WEDNESDAY 5 DECEMBER 2007

Mr Yves Madre

  Q495  Chairman: Thank you very much for coming and meeting with us and finding time. If I can just briefly explain who we are and what we are doing. We are a Sub-Committee of the House of Lords Select Committee on the European Union. Our present inquiry is into the CAP Health Check but also looking slightly beyond that and seeing how, if you like, the architecture and geography of the CAP may evolve into the future. That is really an invitation for you to talk about the French Presidency! We will have a record because it is a formal evidence session and you will have the transcript once it is ready and you can make revisions and changes to that. The best way of proceeding is through a discussion around the questions that we have indicated. If I could start it would be to say that your government has indicated that it wants to use its Presidency to open a debate about the purpose and future of CAP. How that has influenced your attitude to the Health Check? Where do you see the Health Check leading? Looking back a bit, what has been your experience of implementing the 2003 reforms? What changes has that led to in French agriculture and how do you see the change going forward? In ten seconds!

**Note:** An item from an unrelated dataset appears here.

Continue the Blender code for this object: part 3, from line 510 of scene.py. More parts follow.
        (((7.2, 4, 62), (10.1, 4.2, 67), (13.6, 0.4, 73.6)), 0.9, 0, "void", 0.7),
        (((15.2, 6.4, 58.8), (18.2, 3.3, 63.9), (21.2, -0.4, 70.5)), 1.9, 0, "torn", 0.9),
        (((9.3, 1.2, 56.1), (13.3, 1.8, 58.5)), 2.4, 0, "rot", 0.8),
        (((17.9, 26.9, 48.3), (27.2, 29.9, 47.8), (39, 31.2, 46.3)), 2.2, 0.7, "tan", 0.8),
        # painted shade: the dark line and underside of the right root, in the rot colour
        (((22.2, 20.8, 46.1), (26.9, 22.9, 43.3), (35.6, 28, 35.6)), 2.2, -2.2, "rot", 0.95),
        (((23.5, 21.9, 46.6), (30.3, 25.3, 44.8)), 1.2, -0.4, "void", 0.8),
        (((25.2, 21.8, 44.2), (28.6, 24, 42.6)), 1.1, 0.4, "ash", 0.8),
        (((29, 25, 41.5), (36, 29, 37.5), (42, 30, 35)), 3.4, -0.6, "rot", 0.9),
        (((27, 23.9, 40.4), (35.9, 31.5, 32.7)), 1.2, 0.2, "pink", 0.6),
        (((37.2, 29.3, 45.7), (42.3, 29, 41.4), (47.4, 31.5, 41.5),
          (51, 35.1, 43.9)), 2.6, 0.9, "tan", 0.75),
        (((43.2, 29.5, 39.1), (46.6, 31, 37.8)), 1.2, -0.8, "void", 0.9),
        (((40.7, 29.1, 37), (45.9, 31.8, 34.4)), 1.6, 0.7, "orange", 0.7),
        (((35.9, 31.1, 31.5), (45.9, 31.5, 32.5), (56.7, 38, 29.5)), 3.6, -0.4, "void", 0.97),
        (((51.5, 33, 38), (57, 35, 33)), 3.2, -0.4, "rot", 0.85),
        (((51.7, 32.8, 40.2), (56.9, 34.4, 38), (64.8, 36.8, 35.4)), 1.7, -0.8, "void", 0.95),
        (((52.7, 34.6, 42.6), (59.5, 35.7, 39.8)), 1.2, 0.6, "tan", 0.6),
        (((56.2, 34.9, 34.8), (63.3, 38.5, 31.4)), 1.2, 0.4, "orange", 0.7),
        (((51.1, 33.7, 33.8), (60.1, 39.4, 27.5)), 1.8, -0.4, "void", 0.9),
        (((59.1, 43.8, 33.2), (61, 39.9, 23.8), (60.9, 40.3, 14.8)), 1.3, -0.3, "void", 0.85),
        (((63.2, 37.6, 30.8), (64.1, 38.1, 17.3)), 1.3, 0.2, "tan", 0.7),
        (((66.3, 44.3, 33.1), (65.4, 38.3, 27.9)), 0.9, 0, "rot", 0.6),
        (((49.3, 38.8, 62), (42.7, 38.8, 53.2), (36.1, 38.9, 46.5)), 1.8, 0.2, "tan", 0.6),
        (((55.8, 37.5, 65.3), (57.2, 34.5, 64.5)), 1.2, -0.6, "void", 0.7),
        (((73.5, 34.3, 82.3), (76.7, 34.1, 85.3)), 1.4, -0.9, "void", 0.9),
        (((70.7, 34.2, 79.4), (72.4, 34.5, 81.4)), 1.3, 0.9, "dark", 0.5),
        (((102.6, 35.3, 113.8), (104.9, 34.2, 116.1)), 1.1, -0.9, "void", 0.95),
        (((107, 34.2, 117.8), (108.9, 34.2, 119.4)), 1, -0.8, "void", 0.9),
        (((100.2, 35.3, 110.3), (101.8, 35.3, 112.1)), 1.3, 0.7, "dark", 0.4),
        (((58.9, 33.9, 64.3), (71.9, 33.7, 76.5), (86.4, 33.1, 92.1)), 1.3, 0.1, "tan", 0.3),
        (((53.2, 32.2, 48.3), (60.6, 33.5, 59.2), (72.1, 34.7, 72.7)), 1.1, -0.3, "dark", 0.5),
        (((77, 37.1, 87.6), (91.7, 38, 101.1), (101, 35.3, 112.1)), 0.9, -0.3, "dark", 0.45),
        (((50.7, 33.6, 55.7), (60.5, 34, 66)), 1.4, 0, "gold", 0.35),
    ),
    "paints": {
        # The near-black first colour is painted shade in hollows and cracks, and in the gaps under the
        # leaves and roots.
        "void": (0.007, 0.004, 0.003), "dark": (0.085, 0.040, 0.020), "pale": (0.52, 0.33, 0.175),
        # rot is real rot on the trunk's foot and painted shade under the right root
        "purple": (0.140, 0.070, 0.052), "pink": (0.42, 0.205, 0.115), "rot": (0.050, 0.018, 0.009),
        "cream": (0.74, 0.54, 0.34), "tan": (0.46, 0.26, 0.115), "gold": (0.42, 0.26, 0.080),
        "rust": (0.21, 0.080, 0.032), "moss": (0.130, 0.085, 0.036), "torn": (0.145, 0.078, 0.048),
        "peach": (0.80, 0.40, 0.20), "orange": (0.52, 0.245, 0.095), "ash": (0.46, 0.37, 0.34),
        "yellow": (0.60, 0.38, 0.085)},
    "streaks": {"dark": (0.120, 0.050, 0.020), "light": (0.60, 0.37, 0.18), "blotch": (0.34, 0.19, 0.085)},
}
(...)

  Mr Madre: I will try. First, I have to apologise for my very poor English.

  Q496  Chairman: That is not the case.

  Mr Madre: It is a true pleasure to be here today because it reminds me of some years ago when I was in London. In relation to the CAP, the future of the CAP and the Health Check, I hope that things are quite clear. We think that President Sarkozy's speech, which he gave in Rennes in September, tried to be clear on the matter. We have two different topics. One is the Health Check and we have to consider what the Commission intends to do with that Health Check. It is a way to be sure that the CAP reform of 2003 will be efficient until 2013. There is another debate, and we would like to launch this debate during our Presidency, about the future of the CAP after 2013. It is not a secret that this debate will be the theme of the Informal Council in September 2008 in the Alps. The aim is not to conclude in September unless all the Member States agree with the French point of view!

  Q497  Chairman: How surprising!

  Mr Madre: The aim is to launch the debate, and the debate will continue, as the European Union to define the policy before defining the budget. We think that is a good rule, to say that you have to define the policy before speaking about the money. It is not that money is evil or bad but it is what we do in our own Member States and it should be the same in the European Union. Those are two different exercises. The Commission and the Commissioner say that the Health Check could be a step in order to prepare the future, and why not, but it means we all need to have clear ideas about the broad line of the future. It is not Mariann Fischer Boel's aim or the French Presidency at the time or the French Government today to have a reform during the Health Check. The Health Check is not a mid-term review of the words or the meanings.

  Q498  Chairman: In that debate about the future of the CAP that you are talking about, and okay you are not going to start in September and finish in September, what do you think will be the main elements of that debate?

  Mr Madre: I would be very glad to be able to tell you everything. In September 2007, just a few weeks ago, Mr Barnier launched in France what is called "Assises D'Agriculture" and we will have a lot of meetings with stakeholders, unions and other stakeholders from September to March 2008. The objective we gave to all the directors of all the groups who met, and will meet again, is first to define what they are looking for from the Health Check and what according to all the stakeholders would be a good CAP for the future after 2013. Moreover, we will have a conference during the first semester of 2008 considering the theme of research theory on agriculture. This conference will deal with not only the next CAP but longer term on what research could give to agriculture and to the European Agricultural Policy. We think that tomorrow we will need a CAP but that CAP will not be necessarily the same as the one that we have today. Objectives have to be defined first. In the work we are doing in France we will not define the CAP of the future without stakeholders or the French view of the CAP for the future without the French stakeholders so until March 2008 we will not be very talkative.

  Q499  Chairman: You will not be very talkative?

  Mr Madre: No. Nevertheless, we think that the CAP in the future should reach some aims and one is food security for Europe and something that may look strange to the United Kingdom which is food independence.